[start of SUPPLIED INFORMATION]

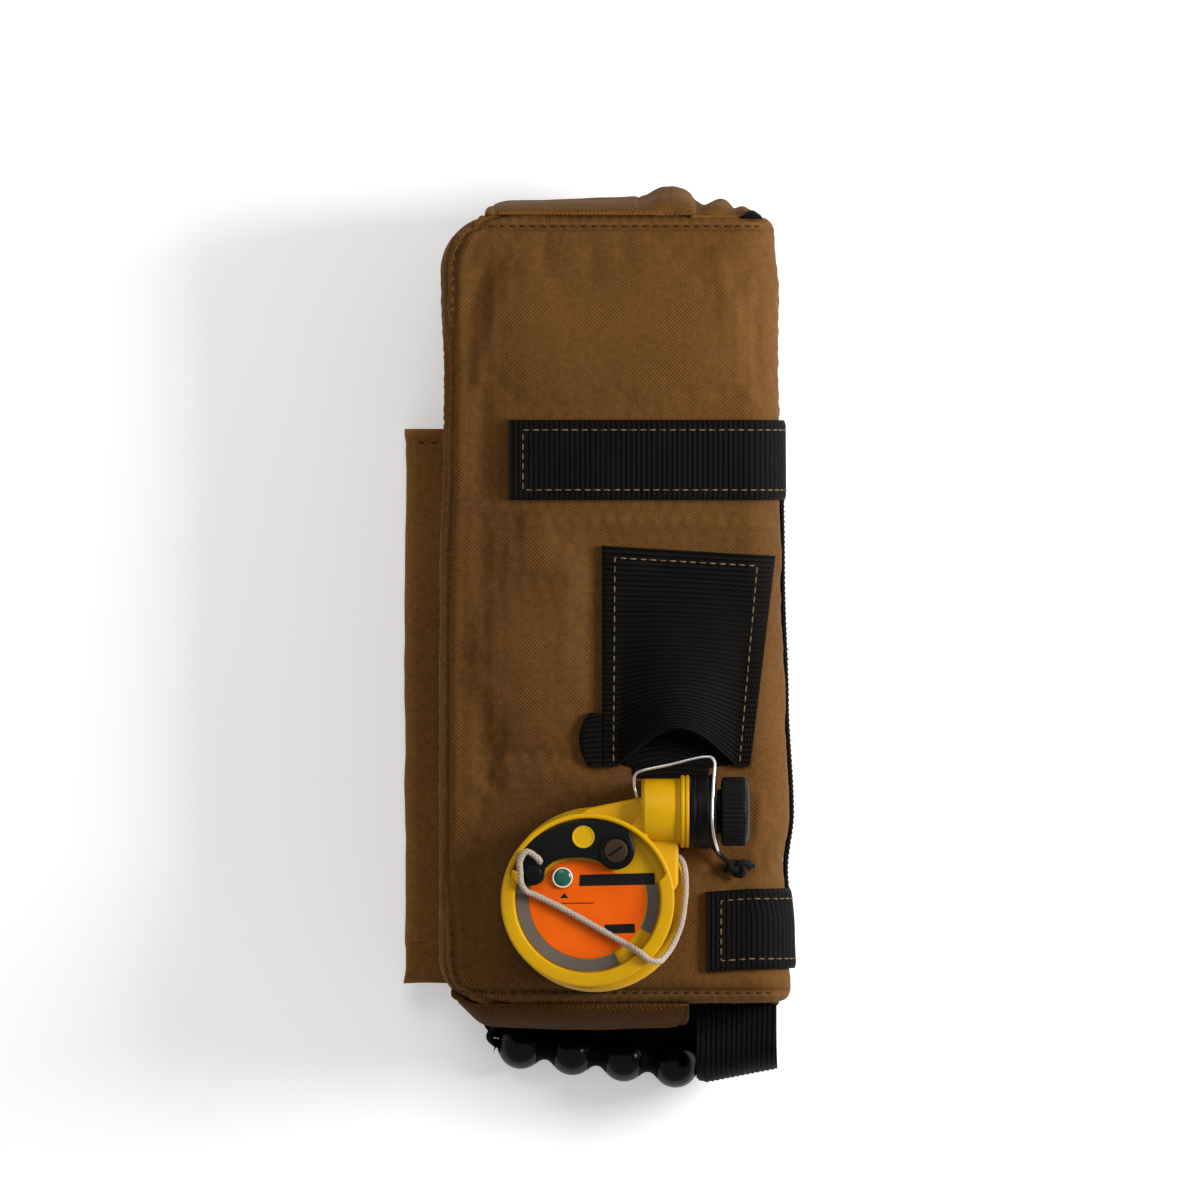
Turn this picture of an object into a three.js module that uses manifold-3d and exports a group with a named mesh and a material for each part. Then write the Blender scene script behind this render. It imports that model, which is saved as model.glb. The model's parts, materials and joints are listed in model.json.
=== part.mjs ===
// An inflatable belt pack lying on its back, with the inflator facing up.
// Millimetres, +Z up. X runs across the pack, with the belt side at +X. Y runs along it, with the
// beaded pull handle at -Y. The origin is the centre of the footprint, on the floor.
// The shape is laid out about the middle of the inflatable's cover and moved there at the end.
import * as THREE from 'three';
import { mergeVertices } from 'three/addons/utils/BufferGeometryUtils.js';
import Module from 'manifold-3d';

const wasm = await Module();
wasm.setup();

// Driving dimensions

const SEAT_GAP = 0.3;
const CORE_CLEARANCE = 0.4;

// Cover: the padded pouch
const COVER_LENGTH = 249.5;
const COVER_WIDTH = 108.5;
const COVER_THICKNESS = 50;
const COVER_WALL = 2;
const COVER_CROWN = 1.8;
const COVER_LOWER_Y = -115.4;
const COVER_LEFT_X = -51;
const LEFT_TOP_CORNER_RADIUS = 18;
const LEFT_LOWER_CORNER_RADIUS = 14;
const RIGHT_CORNER_RADIUS = 5;
const LEFT_EDGE_RADIUS = 7;
const RIGHT_EDGE_RADIUS = 12;
const END_EDGE_RADIUS = 9;
const SEAM_FACE_BORDER = 2.2;
const SEAM_BACK_BORDER = 8;
const SEAM_HEIGHT_IN_EDGE = 1.6;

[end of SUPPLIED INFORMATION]

• **WORK REQUIRED**:
Print all of the data exactly as it was given.

• **SOLUTION FOR THIS PROBLEM**:
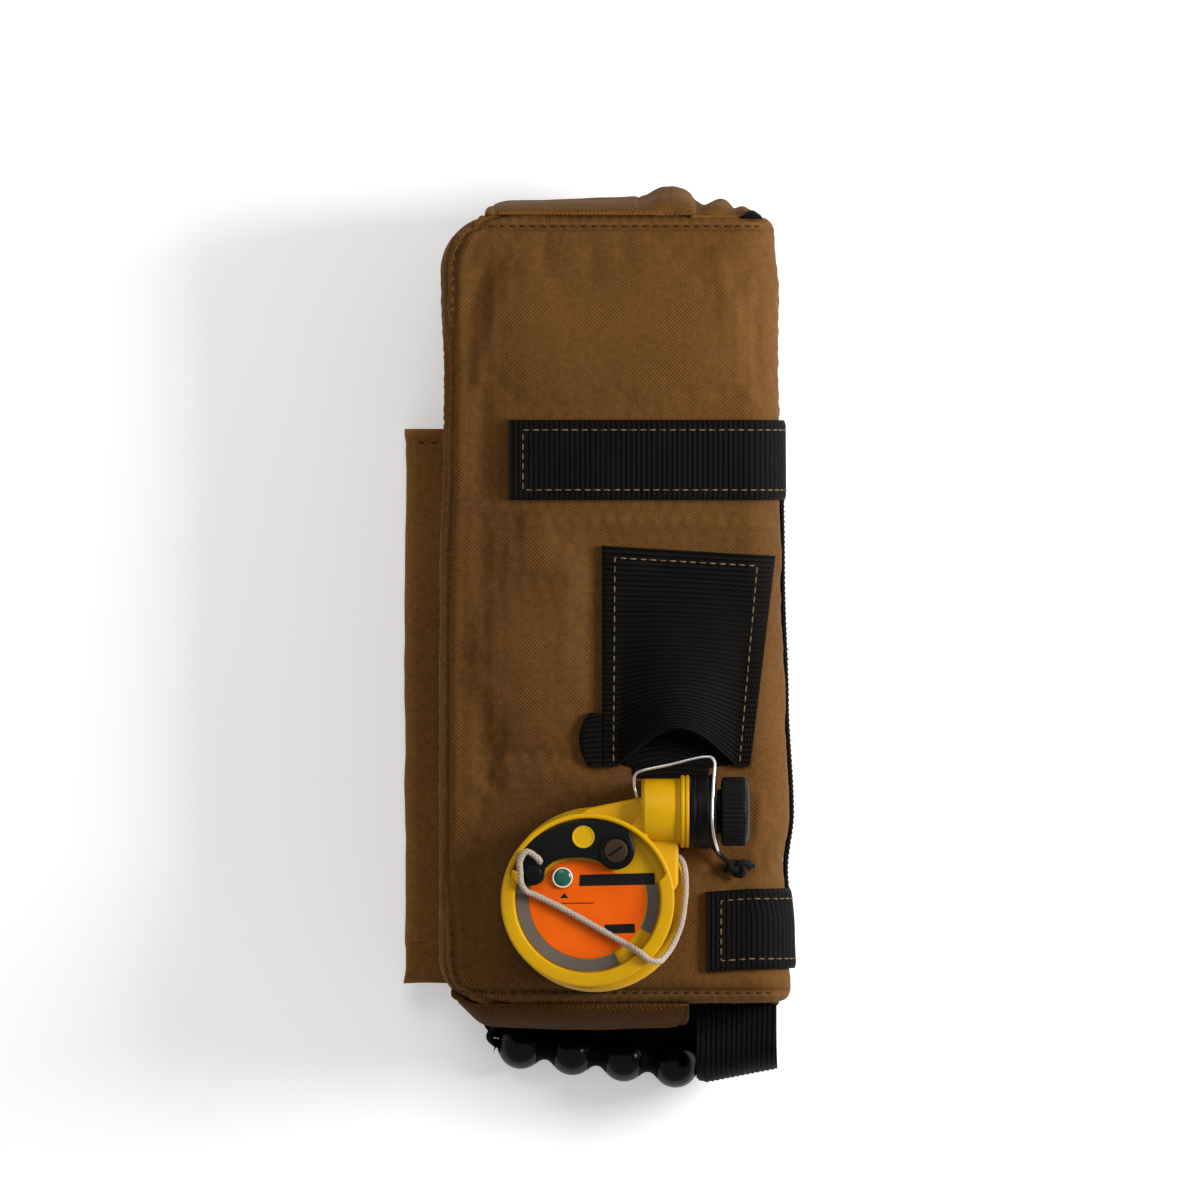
Turn this picture of an object into a three.js module that uses manifold-3d and exports a group with a named mesh and a material for each part. Then write the Blender scene script behind this render. It imports that model, which is saved as model.glb. The model's parts, materials and joints are listed in model.json.
=== part.mjs ===
// An inflatable belt pack lying on its back, with the inflator facing up.
// Millimetres, +Z up. X runs across the pack, with the belt side at +X. Y runs along it, with the
// beaded pull handle at -Y. The origin is the centre of the footprint, on the floor.
// The shape is laid out about the middle of the inflatable's cover and moved there at the end.
import * as THREE from 'three';
import { mergeVertices } from 'three/addons/utils/BufferGeometryUtils.js';
import Module from 'manifold-3d';

const wasm = await Module();
wasm.setup();

// Driving dimensions

const SEAT_GAP = 0.3;
const CORE_CLEARANCE = 0.4;

// Cover: the padded pouch
const COVER_LENGTH = 249.5;
const COVER_WIDTH = 108.5;
const COVER_THICKNESS = 50;
const COVER_WALL = 2;
const COVER_CROWN = 1.8;
const COVER_LOWER_Y = -115.4;
const COVER_LEFT_X = -51;
const LEFT_TOP_CORNER_RADIUS = 18;
const LEFT_LOWER_CORNER_RADIUS = 14;
const RIGHT_CORNER_RADIUS = 5;
const LEFT_EDGE_RADIUS = 7;
const RIGHT_EDGE_RADIUS = 12;
const END_EDGE_RADIUS = 9;
const SEAM_FACE_BORDER = 2.2;
const SEAM_BACK_BORDER = 8;
const SEAM_HEIGHT_IN_EDGE = 1.6;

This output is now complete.